Screenshot_20250425_074743_DuckDuckGo.jpg
 
Take one of those BIG squirrel cage fans from Harbor Freight and put it in from of the grill on high and start it. Is it no longer getting hot? Then that steers you towards insufficient fan. Still gets hot. I would then do what you stated. Measure the temp in and temp out of radiator. If it has sufficient temp change. You probably have sufficient cooling effect from the fins and tubes. You may have idle tune issue causing too much heat. You might try and flow test the pump. Remove the lower hose and put a garden hose in it so it supply’s uninterrupted water, then put a hose on the lower radiator outlet and then into a 5 gallon bucket.
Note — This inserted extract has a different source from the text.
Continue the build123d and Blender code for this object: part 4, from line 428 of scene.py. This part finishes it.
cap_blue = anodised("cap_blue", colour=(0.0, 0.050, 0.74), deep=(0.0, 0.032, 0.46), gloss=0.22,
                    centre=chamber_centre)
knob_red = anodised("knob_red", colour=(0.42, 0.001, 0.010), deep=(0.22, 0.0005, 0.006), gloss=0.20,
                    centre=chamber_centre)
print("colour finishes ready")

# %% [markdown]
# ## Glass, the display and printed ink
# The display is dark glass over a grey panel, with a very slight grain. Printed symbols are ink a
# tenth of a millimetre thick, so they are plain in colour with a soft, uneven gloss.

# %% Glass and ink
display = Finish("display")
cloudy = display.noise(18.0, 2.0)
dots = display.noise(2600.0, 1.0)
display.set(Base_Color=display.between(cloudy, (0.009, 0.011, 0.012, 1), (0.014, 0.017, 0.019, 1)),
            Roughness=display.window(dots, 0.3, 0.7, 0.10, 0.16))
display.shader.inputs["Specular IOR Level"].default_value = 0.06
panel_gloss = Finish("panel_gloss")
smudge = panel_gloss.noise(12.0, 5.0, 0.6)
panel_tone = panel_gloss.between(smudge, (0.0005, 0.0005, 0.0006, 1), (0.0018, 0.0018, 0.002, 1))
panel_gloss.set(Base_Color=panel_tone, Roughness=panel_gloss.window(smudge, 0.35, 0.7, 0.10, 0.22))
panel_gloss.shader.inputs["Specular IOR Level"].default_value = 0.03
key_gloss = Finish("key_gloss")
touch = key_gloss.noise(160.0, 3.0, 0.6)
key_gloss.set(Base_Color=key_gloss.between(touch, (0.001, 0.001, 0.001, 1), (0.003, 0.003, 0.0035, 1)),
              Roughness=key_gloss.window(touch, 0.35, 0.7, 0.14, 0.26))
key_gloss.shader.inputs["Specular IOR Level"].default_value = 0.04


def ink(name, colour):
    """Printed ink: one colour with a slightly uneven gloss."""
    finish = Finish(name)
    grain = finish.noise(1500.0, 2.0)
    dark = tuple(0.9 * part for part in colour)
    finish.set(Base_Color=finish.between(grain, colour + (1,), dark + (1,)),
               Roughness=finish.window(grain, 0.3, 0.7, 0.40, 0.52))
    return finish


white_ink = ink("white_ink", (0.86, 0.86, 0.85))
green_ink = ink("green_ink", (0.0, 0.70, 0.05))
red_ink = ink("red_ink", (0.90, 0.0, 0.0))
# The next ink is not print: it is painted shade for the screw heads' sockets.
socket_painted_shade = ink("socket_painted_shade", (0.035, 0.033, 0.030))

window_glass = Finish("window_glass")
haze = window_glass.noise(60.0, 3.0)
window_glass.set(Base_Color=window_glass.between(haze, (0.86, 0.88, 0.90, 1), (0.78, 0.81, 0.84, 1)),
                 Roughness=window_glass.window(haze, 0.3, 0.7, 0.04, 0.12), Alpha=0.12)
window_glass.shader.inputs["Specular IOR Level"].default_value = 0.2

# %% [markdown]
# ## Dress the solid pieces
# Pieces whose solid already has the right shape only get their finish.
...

Time how long to fill the bucket. Same kinda thing as testing real fuel flow. Can’t hammer the water flow full blast or it will skew the result.
 
I've got a dual Derale fan and shroud assembly. The two fans are in the corners and gives you some room in the middle. It may clear your pump. But these draw a lot of amps. If your fan isn't drawing a lot it's garbage. Many sizes available but they are pricey.

View attachment 1716396922
X2 on this fan set up. After fighting heat issues for too long than I care to remember, installed this. 2 speed controller never went into high on a street driven 450hp 340.